▶ WORK TO COMPLETE
State how many lines hold the word "axes", with no other words.

#### THE RECORDS

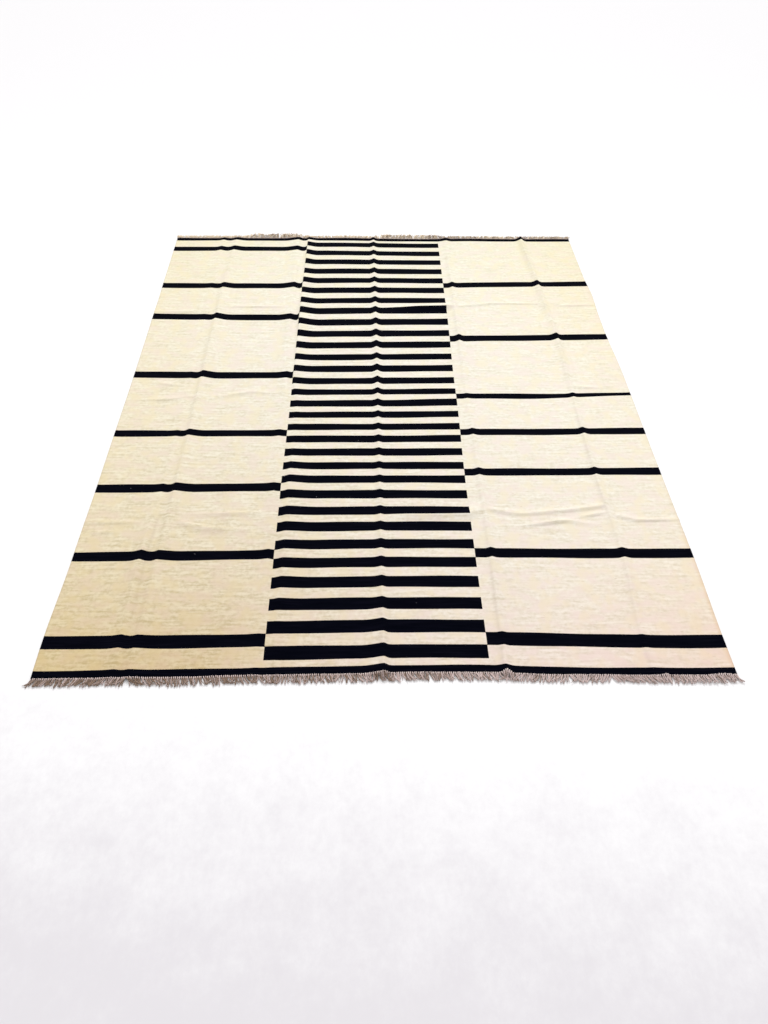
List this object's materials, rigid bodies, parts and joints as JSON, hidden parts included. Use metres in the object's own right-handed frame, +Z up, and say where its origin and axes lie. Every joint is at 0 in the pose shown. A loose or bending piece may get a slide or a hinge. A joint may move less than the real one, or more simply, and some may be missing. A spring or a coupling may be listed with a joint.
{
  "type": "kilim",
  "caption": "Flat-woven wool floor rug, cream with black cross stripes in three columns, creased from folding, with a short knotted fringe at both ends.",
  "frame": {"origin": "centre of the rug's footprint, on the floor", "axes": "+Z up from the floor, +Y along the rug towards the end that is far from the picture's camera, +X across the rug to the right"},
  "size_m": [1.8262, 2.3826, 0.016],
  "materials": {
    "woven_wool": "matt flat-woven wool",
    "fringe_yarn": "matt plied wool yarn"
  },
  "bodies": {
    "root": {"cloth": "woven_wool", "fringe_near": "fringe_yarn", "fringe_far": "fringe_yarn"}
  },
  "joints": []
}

########
#### THE RECORDS

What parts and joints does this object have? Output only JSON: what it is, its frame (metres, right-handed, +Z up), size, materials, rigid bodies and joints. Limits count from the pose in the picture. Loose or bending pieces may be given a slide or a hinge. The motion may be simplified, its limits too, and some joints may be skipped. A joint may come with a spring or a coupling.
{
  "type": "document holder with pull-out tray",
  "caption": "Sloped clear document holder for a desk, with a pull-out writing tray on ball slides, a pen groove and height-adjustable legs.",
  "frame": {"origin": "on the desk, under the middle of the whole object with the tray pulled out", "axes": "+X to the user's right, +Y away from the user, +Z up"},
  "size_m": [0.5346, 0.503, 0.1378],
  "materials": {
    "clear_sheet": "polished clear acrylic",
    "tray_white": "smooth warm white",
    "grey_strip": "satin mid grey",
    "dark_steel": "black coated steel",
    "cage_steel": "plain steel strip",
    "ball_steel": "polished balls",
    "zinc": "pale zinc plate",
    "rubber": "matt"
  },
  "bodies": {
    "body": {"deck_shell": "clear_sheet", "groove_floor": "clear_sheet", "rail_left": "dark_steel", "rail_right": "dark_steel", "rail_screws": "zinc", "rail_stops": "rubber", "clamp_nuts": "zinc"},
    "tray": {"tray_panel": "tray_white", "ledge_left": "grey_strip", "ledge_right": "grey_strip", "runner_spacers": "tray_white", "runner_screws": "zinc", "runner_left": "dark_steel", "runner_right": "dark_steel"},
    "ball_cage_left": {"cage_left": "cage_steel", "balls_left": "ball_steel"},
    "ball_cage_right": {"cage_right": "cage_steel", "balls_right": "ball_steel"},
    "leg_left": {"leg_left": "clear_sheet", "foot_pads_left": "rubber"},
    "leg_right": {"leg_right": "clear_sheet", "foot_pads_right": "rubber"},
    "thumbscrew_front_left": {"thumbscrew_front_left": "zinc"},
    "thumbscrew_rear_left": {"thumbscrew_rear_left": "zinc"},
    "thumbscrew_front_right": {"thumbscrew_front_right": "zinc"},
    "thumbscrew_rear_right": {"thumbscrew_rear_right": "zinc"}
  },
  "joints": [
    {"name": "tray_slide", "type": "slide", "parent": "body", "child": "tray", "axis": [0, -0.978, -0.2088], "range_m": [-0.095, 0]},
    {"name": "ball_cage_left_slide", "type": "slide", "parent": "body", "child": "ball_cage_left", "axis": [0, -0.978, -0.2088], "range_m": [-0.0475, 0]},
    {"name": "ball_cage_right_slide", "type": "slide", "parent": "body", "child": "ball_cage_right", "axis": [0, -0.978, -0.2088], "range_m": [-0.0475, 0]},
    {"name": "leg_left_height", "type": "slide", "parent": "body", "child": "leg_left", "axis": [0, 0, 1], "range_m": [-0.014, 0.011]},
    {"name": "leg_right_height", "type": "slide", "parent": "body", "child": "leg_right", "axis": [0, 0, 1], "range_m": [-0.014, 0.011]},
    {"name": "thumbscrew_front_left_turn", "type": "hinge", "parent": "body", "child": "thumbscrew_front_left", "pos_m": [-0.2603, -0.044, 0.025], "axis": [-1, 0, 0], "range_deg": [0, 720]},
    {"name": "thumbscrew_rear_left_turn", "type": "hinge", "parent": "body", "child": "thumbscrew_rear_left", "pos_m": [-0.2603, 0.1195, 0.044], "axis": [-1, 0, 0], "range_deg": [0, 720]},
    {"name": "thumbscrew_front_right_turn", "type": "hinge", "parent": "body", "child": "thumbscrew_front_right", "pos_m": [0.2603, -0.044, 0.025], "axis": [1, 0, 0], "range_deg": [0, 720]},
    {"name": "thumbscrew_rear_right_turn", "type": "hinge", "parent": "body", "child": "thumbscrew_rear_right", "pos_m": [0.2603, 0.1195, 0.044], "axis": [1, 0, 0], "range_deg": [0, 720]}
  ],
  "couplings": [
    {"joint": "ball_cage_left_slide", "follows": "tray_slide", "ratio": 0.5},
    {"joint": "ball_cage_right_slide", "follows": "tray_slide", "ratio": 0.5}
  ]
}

########
#### THE RECORDS

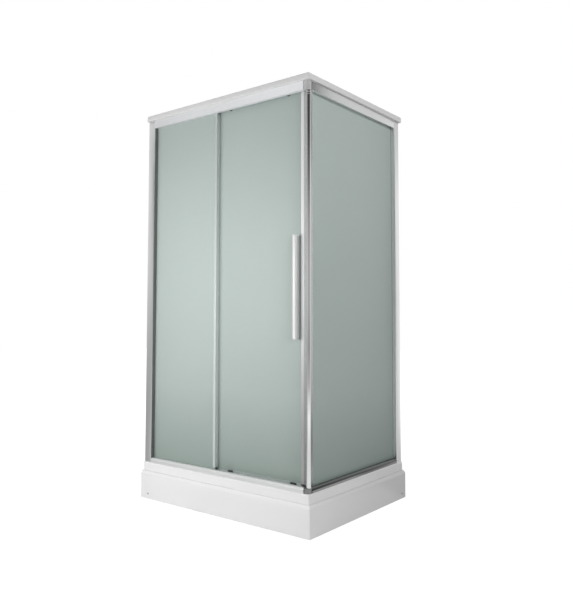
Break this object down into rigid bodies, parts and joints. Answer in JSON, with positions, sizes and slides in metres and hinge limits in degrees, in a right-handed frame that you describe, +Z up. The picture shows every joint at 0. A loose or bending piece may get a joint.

########

▶ SOLUTION TO THIS PROBLEM
3